We were always meant to be God’s children. We just forgot. Even after so many years when Jesus dwelt among us, we still forget. Even so, Jesus never gives up on us. Jesus always brings us reconciliation, forgiveness, and salvation. Jesus’ gift to us on the first Christmas is that we may now have the same relationship with God as Jesus enjoys.


We are children of God not because we will have all our religious questions answered, but so that we become related to God. We are given the opportunity to know God as Jesus knows God. The story of God’s self-revelation and God’s self-giving love for humanity is still being written.


We are descendants of those who had that first century spiritual hunger. We know we don’t have all the answers. And so we seek a community of believers. We study at home and other places. We search for the truth. It is this search that leads us to Jesus. To know Jesus is to know the truth. (Only Jesus makes us hunt for it nonetheless.) It is a lifelong hunt. We find the truth, the Word, not in this life, but only in the next. When we do encounter the Word in the next life, we will recognize him because of what we learned in our hunt.


Where do we find Jesus in this life? We find Jesus in all the people we encounter. We find Jesus in the Eucharist. We find Jesus in the joy of a newborn baby.


“We affirm a belief in the Son, Christ Jesus. We say that God took on human form, came and lived among us, suffered the same trials that we suffered, experienced the same feelings that we experienced. Jesus was purely human and purely divine. …. Jesus was God incarnate. …Jesus never drew attention to himself but always pointed to God.

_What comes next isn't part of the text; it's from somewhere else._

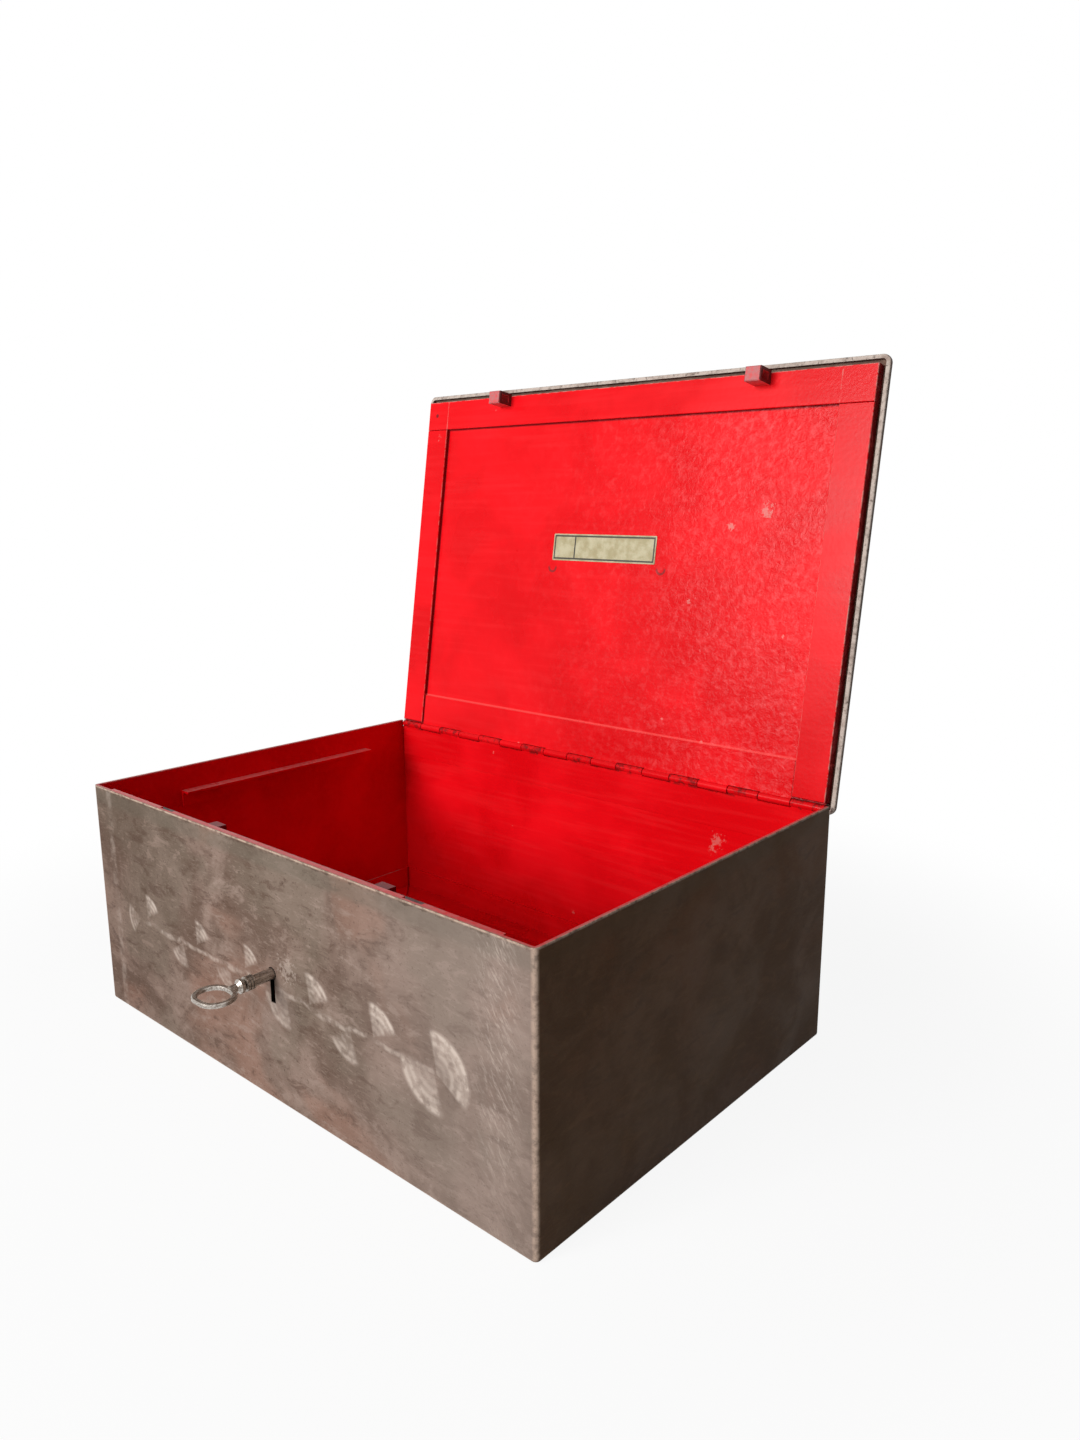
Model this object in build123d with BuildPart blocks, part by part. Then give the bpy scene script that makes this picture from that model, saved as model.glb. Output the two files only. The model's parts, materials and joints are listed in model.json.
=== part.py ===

“Soren Kierkegaard, the great Danish theologian of another century tells a story of a prince who wanted to find a maiden suitable to be his queen. One day while running an errand in the local village for his father he passed through a poor section. As he glanced out the windows of the carriage his eyes fell upon a beautiful peasant maiden. During the ensuing days he often passed by the young lady and soon fell in love. But he had a problem. How would he seek her hand?


“He could order her to marry him. But even a prince wants his bride to marry him freely and voluntarily and not through coercion. He could put on his most splendid uniform and drive up to her front door in a carriage drawn by six horses. But if he did this he would never be certain that the maiden loved him or was simply overwhelmed with all of the splendor. As you might have guessed, the prince came up with another solution. He would give up his kingly robe. He moved, into the village, entering not with a crown but in the garb of a peasant. He lived among the people, shared their interests and concerns, and talked their language. In time the maiden grew to love him for who he was and because he had first loved her.


“This very simple, almost childlike story, written by one of the most brilliant minds of our time explains what we Christians mean by the incarnation. God came and lived among us. I am glad that this happened for two reasons. One, it shows beyond a shadow of a doubt that God is with us, that he is on our side, and that he loves us. Secondly, it gives us a firsthand view of what the mind of God is really all about. When people ask what God is like, we as Christians point to the person of Christ Jesus. God himself is incomprehensible. But in Christ Jesus we get a glimpse of his glory. In the person of Jesus we are told that God, that mysterious other that created the stars and the universe, is willing to go all of the way, to be one of us, talk our language, eat our food, share our suffering, and die on a cross. Why? So that a single person, you, me, might be redeemed and grow to love him.”


On our small, insignificant planet, in all the universe, the Word of God came among us and dwelt with us. This is a big deal. This is Christmas. This is more than enough reason to celebrate. And so I say to all: Merry Christmas and Feliz Navidad.